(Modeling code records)
--- Begin ---

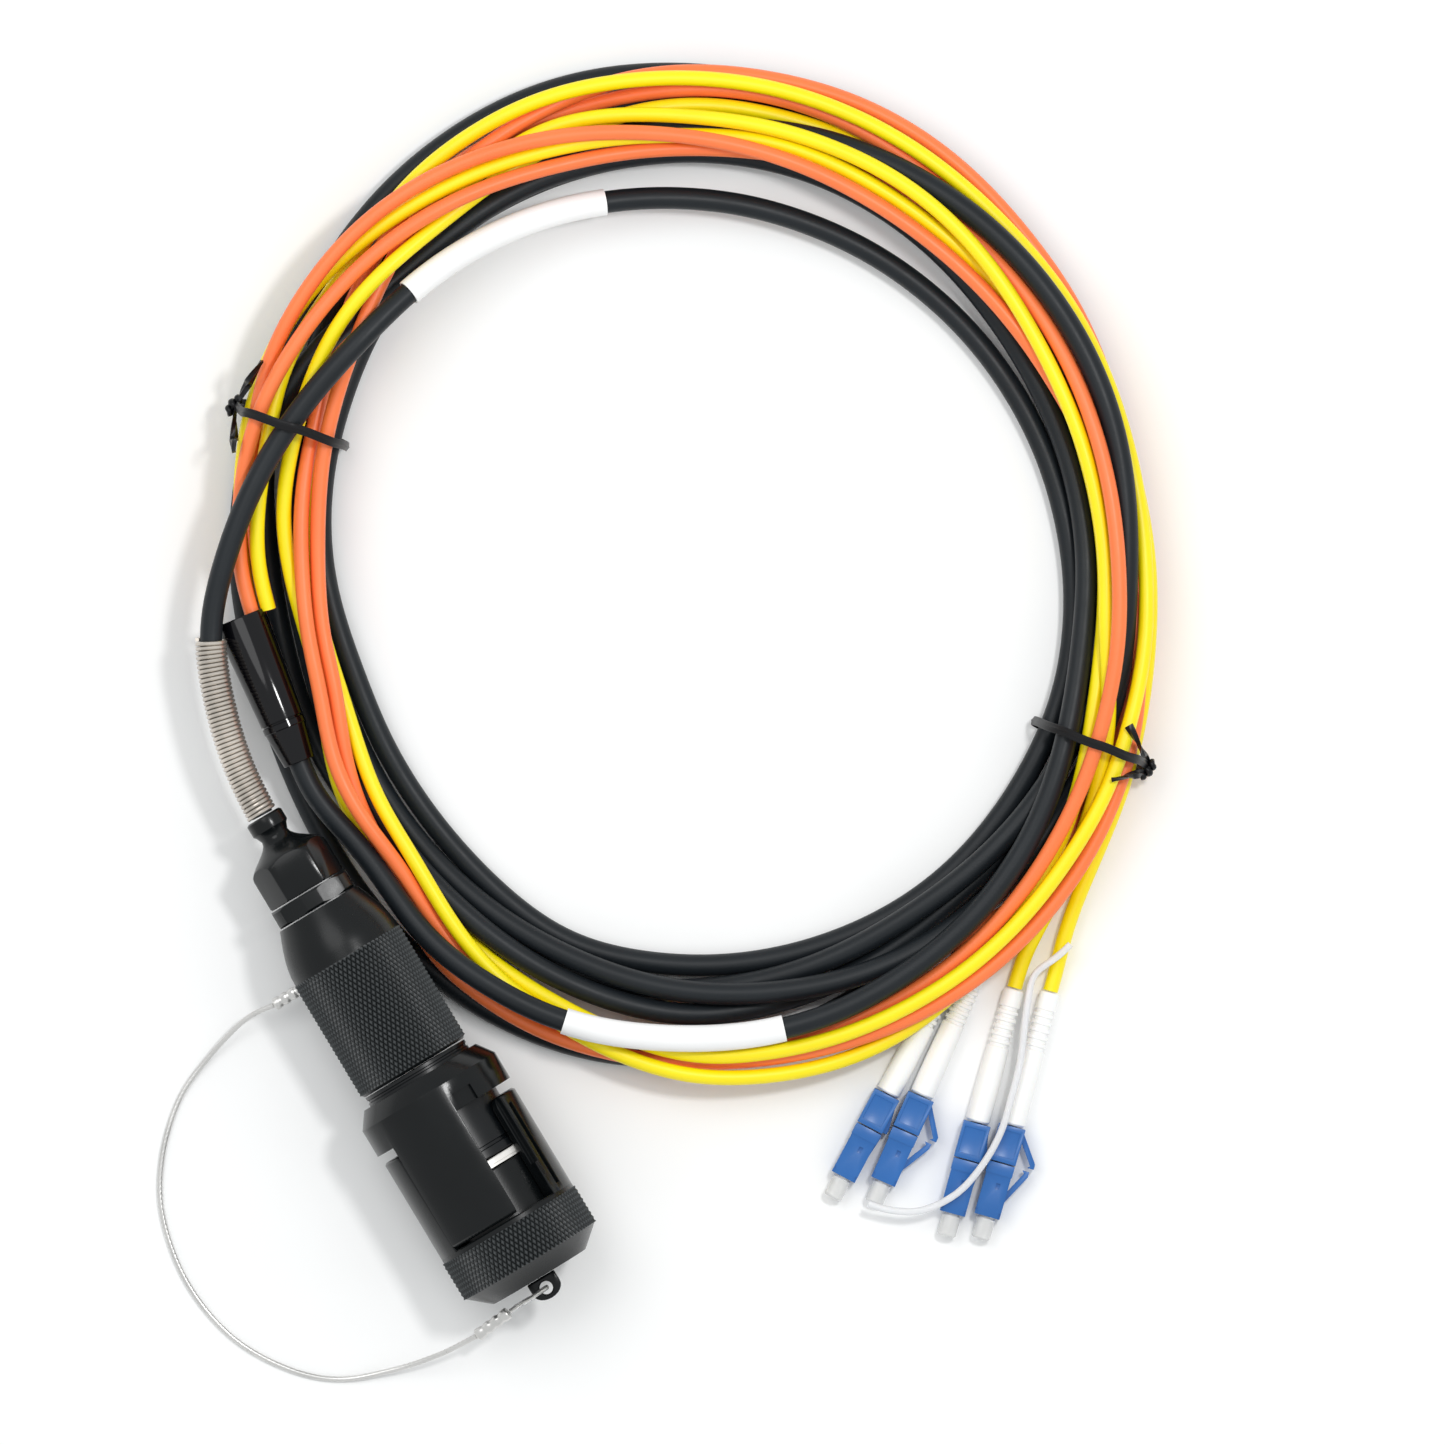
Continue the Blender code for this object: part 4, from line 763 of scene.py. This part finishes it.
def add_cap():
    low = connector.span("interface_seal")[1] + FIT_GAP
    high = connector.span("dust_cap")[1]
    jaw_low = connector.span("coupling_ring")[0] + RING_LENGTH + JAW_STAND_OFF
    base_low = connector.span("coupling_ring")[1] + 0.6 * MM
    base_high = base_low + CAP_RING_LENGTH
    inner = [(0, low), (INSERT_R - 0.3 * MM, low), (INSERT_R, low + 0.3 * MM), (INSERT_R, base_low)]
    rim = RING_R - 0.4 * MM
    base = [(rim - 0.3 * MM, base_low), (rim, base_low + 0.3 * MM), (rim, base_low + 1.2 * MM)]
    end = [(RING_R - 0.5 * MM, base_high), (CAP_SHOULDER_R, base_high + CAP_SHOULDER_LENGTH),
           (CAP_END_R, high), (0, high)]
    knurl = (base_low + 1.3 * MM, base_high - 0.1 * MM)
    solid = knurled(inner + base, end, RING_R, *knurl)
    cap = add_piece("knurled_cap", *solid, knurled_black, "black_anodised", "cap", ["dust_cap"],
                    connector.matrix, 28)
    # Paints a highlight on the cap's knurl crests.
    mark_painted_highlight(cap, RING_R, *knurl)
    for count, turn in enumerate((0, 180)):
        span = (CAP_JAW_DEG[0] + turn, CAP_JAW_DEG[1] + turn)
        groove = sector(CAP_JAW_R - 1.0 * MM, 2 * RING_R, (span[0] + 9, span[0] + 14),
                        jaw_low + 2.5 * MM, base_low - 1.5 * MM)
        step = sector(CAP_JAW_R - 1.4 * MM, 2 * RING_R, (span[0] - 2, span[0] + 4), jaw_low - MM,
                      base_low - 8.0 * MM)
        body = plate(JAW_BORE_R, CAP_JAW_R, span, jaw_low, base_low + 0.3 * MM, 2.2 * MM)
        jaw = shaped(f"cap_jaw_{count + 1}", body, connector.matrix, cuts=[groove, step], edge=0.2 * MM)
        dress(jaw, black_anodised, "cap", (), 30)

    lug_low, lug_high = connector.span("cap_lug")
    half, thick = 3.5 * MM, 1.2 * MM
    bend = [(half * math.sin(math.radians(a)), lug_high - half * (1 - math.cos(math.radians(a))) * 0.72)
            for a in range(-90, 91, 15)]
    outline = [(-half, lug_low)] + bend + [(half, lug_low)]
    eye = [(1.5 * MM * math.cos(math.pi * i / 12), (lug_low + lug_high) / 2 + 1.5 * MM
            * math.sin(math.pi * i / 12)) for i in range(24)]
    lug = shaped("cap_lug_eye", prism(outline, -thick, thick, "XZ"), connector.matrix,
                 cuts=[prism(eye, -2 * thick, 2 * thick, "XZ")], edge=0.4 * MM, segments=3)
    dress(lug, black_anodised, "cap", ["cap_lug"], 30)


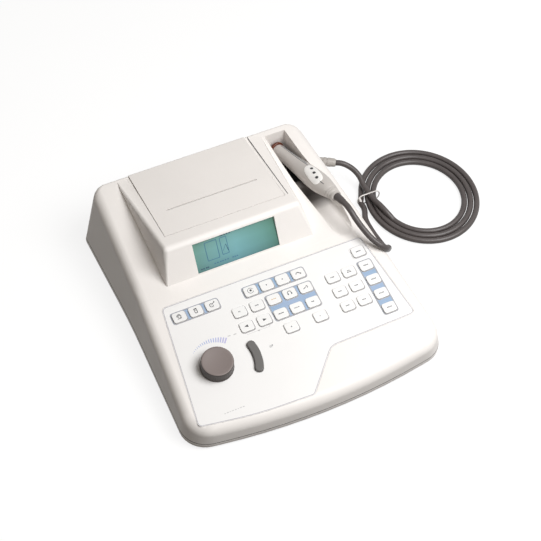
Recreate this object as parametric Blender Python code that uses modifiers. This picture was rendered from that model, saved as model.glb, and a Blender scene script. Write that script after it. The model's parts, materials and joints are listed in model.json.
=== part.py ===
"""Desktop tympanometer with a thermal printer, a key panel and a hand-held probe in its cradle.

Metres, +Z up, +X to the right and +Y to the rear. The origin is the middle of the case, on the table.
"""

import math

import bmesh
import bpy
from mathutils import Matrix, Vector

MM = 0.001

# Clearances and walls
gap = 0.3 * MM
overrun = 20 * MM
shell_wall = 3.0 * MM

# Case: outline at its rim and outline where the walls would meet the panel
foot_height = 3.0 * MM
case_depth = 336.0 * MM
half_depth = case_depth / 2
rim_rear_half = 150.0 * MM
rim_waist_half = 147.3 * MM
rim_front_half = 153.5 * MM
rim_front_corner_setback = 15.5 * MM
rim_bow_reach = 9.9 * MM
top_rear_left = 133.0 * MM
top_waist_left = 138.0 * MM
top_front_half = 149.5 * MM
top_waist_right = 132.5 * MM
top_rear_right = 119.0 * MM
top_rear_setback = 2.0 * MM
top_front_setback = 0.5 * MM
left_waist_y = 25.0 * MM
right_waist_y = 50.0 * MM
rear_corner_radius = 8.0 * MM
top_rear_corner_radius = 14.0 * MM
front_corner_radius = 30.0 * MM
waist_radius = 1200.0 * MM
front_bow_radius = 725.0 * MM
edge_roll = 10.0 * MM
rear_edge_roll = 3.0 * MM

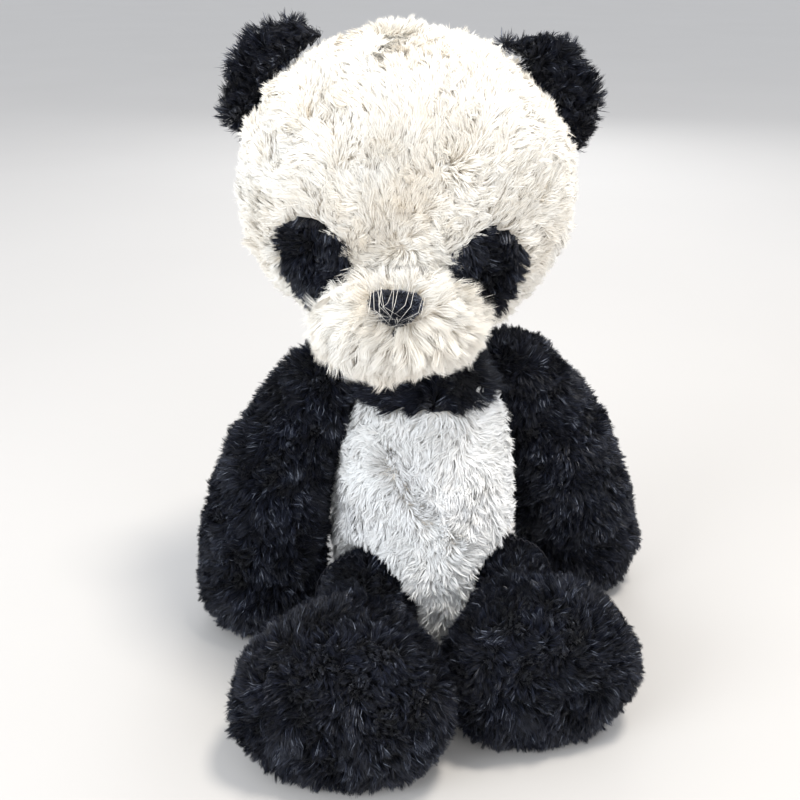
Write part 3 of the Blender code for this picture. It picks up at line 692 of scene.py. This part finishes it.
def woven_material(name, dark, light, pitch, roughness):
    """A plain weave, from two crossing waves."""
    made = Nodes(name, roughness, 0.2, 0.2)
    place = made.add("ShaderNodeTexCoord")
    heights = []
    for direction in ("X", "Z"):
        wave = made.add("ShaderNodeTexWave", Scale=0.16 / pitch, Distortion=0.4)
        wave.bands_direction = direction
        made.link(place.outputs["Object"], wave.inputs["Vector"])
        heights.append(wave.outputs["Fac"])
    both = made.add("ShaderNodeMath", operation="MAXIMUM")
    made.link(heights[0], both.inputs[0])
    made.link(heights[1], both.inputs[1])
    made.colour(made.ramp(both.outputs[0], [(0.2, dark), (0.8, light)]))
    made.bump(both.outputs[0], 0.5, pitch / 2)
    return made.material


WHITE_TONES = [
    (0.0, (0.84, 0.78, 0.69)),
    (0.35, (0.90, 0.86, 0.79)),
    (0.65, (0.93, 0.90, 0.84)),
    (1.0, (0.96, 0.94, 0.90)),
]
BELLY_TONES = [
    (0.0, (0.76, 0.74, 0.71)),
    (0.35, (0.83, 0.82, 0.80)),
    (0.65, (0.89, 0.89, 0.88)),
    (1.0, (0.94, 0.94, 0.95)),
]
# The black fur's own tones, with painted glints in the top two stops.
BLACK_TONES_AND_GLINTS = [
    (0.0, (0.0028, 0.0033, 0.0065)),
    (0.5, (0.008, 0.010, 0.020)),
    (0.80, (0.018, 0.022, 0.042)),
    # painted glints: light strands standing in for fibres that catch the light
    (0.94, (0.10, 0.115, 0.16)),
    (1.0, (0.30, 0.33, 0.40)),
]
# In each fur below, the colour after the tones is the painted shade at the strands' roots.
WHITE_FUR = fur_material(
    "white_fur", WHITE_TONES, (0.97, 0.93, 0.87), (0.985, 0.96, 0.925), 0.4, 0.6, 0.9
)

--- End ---

Given exercise ::
Reproduce all of the data exactly as given.

Written answer ::
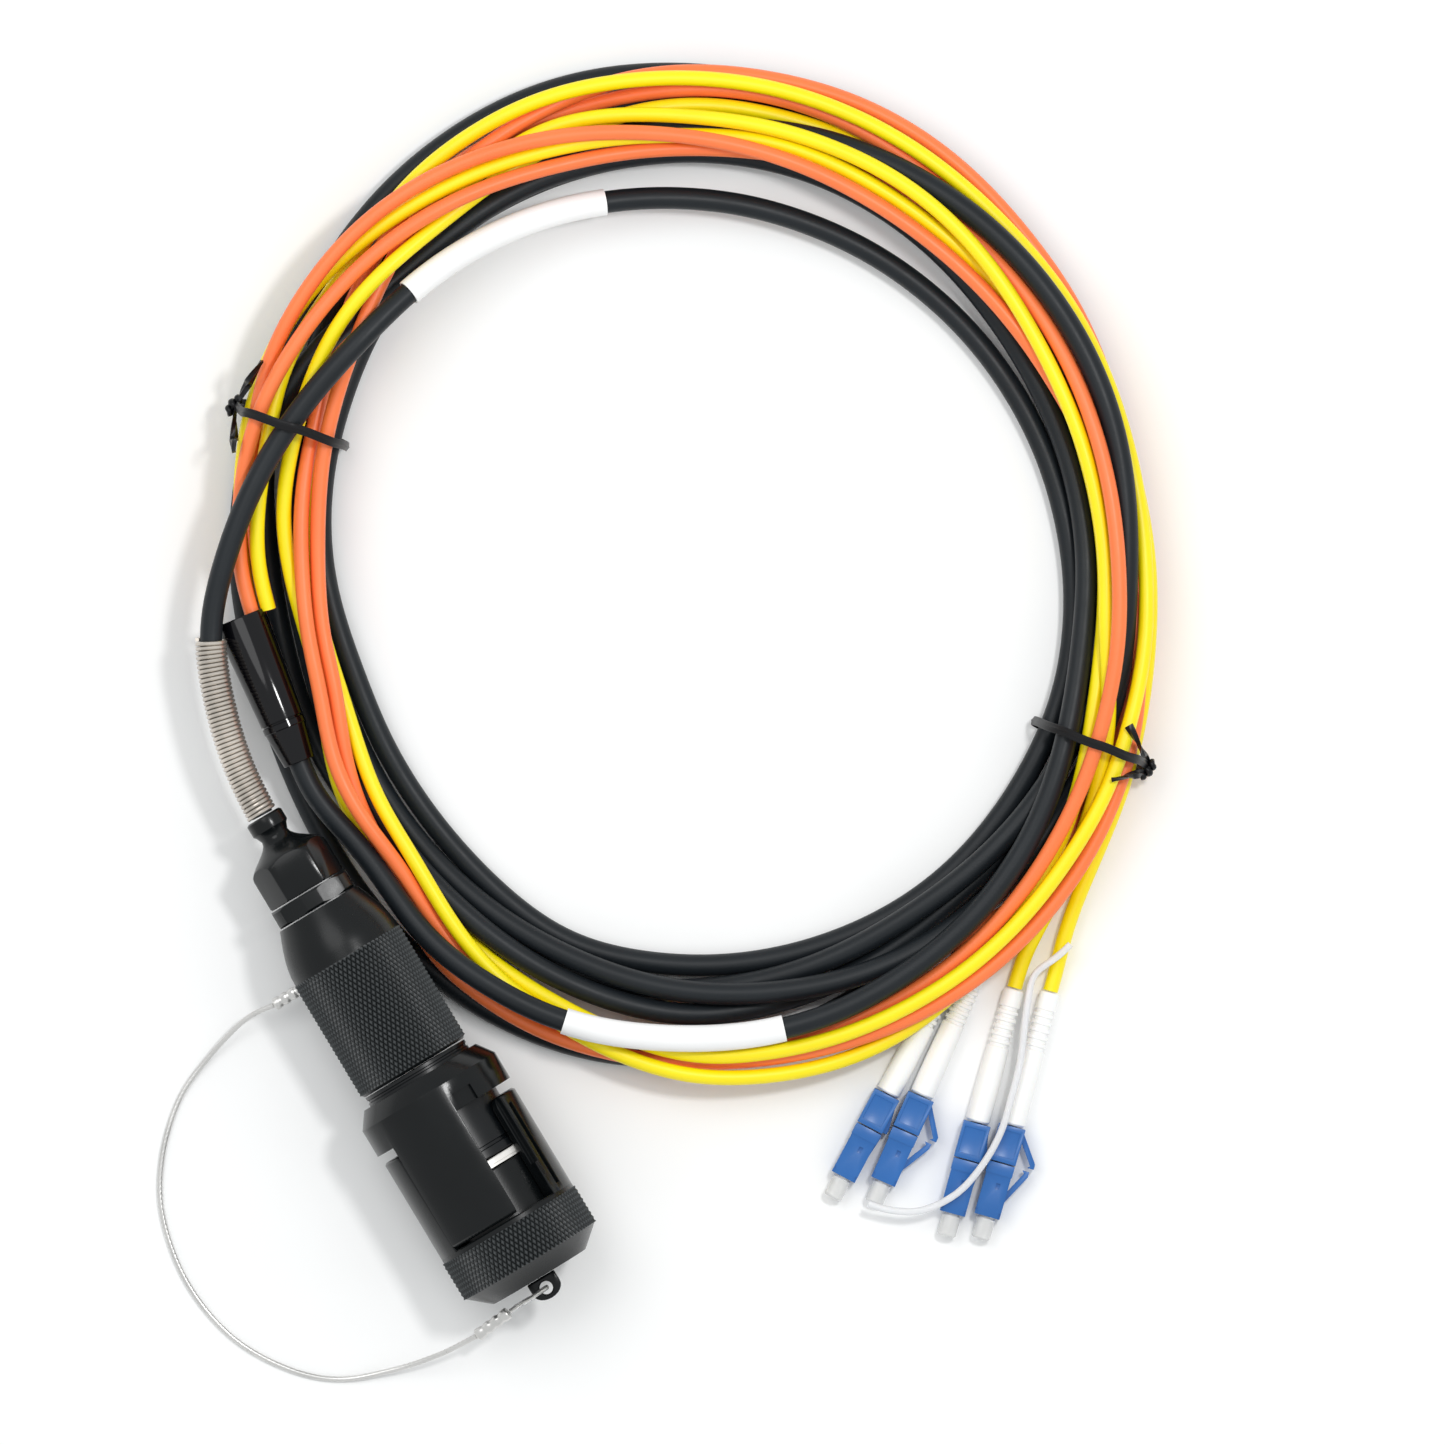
Continue the Blender code for this object: part 4, from line 763 of scene.py. This part finishes it.
def add_cap():
    low = connector.span("interface_seal")[1] + FIT_GAP
    high = connector.span("dust_cap")[1]
    jaw_low = connector.span("coupling_ring")[0] + RING_LENGTH + JAW_STAND_OFF
    base_low = connector.span("coupling_ring")[1] + 0.6 * MM
    base_high = base_low + CAP_RING_LENGTH
    inner = [(0, low), (INSERT_R - 0.3 * MM, low), (INSERT_R, low + 0.3 * MM), (INSERT_R, base_low)]
    rim = RING_R - 0.4 * MM
    base = [(rim - 0.3 * MM, base_low), (rim, base_low + 0.3 * MM), (rim, base_low + 1.2 * MM)]
    end = [(RING_R - 0.5 * MM, base_high), (CAP_SHOULDER_R, base_high + CAP_SHOULDER_LENGTH),
           (CAP_END_R, high), (0, high)]
    knurl = (base_low + 1.3 * MM, base_high - 0.1 * MM)
    solid = knurled(inner + base, end, RING_R, *knurl)
    cap = add_piece("knurled_cap", *solid, knurled_black, "black_anodised", "cap", ["dust_cap"],
                    connector.matrix, 28)
    # Paints a highlight on the cap's knurl crests.
    mark_painted_highlight(cap, RING_R, *knurl)
    for count, turn in enumerate((0, 180)):
        span = (CAP_JAW_DEG[0] + turn, CAP_JAW_DEG[1] + turn)
        groove = sector(CAP_JAW_R - 1.0 * MM, 2 * RING_R, (span[0] + 9, span[0] + 14),
                        jaw_low + 2.5 * MM, base_low - 1.5 * MM)
        step = sector(CAP_JAW_R - 1.4 * MM, 2 * RING_R, (span[0] - 2, span[0] + 4), jaw_low - MM,
                      base_low - 8.0 * MM)
        body = plate(JAW_BORE_R, CAP_JAW_R, span, jaw_low, base_low + 0.3 * MM, 2.2 * MM)
        jaw = shaped(f"cap_jaw_{count + 1}", body, connector.matrix, cuts=[groove, step], edge=0.2 * MM)
        dress(jaw, black_anodised, "cap", (), 30)

    lug_low, lug_high = connector.span("cap_lug")
    half, thick = 3.5 * MM, 1.2 * MM
    bend = [(half * math.sin(math.radians(a)), lug_high - half * (1 - math.cos(math.radians(a))) * 0.72)
            for a in range(-90, 91, 15)]
    outline = [(-half, lug_low)] + bend + [(half, lug_low)]
    eye = [(1.5 * MM * math.cos(math.pi * i / 12), (lug_low + lug_high) / 2 + 1.5 * MM
            * math.sin(math.pi * i / 12)) for i in range(24)]
    lug = shaped("cap_lug_eye", prism(outline, -thick, thick, "XZ"), connector.matrix,
                 cuts=[prism(eye, -2 * thick, 2 * thick, "XZ")], edge=0.4 * MM, segments=3)
    dress(lug, black_anodised, "cap", ["cap_lug"], 30)


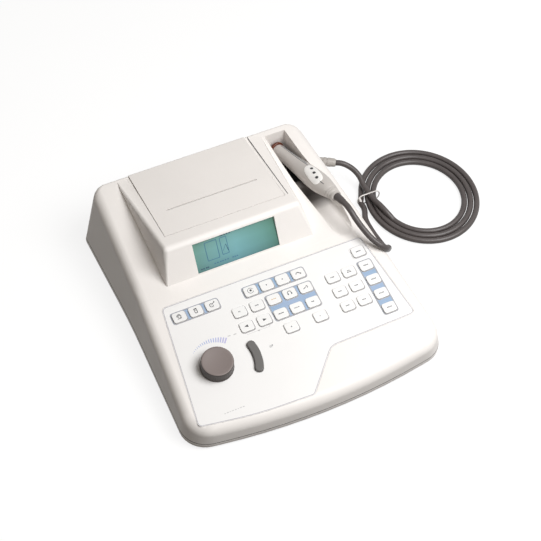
Recreate this object as parametric Blender Python code that uses modifiers. This picture was rendered from that model, saved as model.glb, and a Blender scene script. Write that script after it. The model's parts, materials and joints are listed in model.json.
=== part.py ===
"""Desktop tympanometer with a thermal printer, a key panel and a hand-held probe in its cradle.

Metres, +Z up, +X to the right and +Y to the rear. The origin is the middle of the case, on the table.
"""

import math

import bmesh
import bpy
from mathutils import Matrix, Vector

MM = 0.001

# Clearances and walls
gap = 0.3 * MM
overrun = 20 * MM
shell_wall = 3.0 * MM

# Case: outline at its rim and outline where the walls would meet the panel
foot_height = 3.0 * MM
case_depth = 336.0 * MM
half_depth = case_depth / 2
rim_rear_half = 150.0 * MM
rim_waist_half = 147.3 * MM
rim_front_half = 153.5 * MM
rim_front_corner_setback = 15.5 * MM
rim_bow_reach = 9.9 * MM
top_rear_left = 133.0 * MM
top_waist_left = 138.0 * MM
top_front_half = 149.5 * MM
top_waist_right = 132.5 * MM
top_rear_right = 119.0 * MM
top_rear_setback = 2.0 * MM
top_front_setback = 0.5 * MM
left_waist_y = 25.0 * MM
right_waist_y = 50.0 * MM
rear_corner_radius = 8.0 * MM
top_rear_corner_radius = 14.0 * MM
front_corner_radius = 30.0 * MM
waist_radius = 1200.0 * MM
front_bow_radius = 725.0 * MM
edge_roll = 10.0 * MM
rear_edge_roll = 3.0 * MM

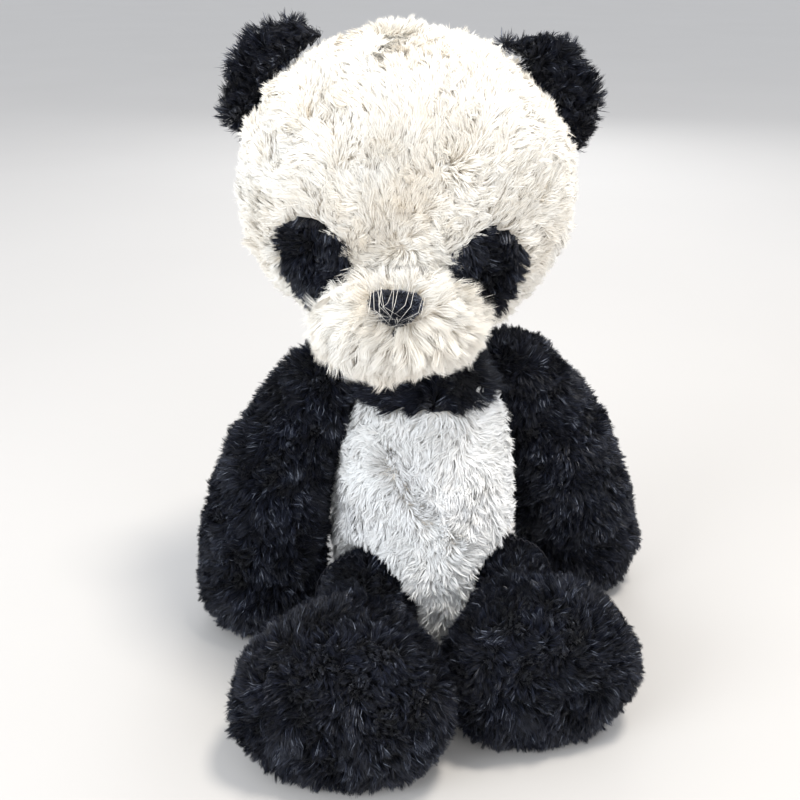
Write part 3 of the Blender code for this picture. It picks up at line 692 of scene.py. This part finishes it.
def woven_material(name, dark, light, pitch, roughness):
    """A plain weave, from two crossing waves."""
    made = Nodes(name, roughness, 0.2, 0.2)
    place = made.add("ShaderNodeTexCoord")
    heights = []
    for direction in ("X", "Z"):
        wave = made.add("ShaderNodeTexWave", Scale=0.16 / pitch, Distortion=0.4)
        wave.bands_direction = direction
        made.link(place.outputs["Object"], wave.inputs["Vector"])
        heights.append(wave.outputs["Fac"])
    both = made.add("ShaderNodeMath", operation="MAXIMUM")
    made.link(heights[0], both.inputs[0])
    made.link(heights[1], both.inputs[1])
    made.colour(made.ramp(both.outputs[0], [(0.2, dark), (0.8, light)]))
    made.bump(both.outputs[0], 0.5, pitch / 2)
    return made.material


WHITE_TONES = [
    (0.0, (0.84, 0.78, 0.69)),
    (0.35, (0.90, 0.86, 0.79)),
    (0.65, (0.93, 0.90, 0.84)),
    (1.0, (0.96, 0.94, 0.90)),
]
BELLY_TONES = [
    (0.0, (0.76, 0.74, 0.71)),
    (0.35, (0.83, 0.82, 0.80)),
    (0.65, (0.89, 0.89, 0.88)),
    (1.0, (0.94, 0.94, 0.95)),
]
# The black fur's own tones, with painted glints in the top two stops.
BLACK_TONES_AND_GLINTS = [
    (0.0, (0.0028, 0.0033, 0.0065)),
    (0.5, (0.008, 0.010, 0.020)),
    (0.80, (0.018, 0.022, 0.042)),
    # painted glints: light strands standing in for fibres that catch the light
    (0.94, (0.10, 0.115, 0.16)),
    (1.0, (0.30, 0.33, 0.40)),
]
# In each fur below, the colour after the tones is the painted shade at the strands' roots.
WHITE_FUR = fur_material(
    "white_fur", WHITE_TONES, (0.97, 0.93, 0.87), (0.985, 0.96, 0.925), 0.4, 0.6, 0.9
)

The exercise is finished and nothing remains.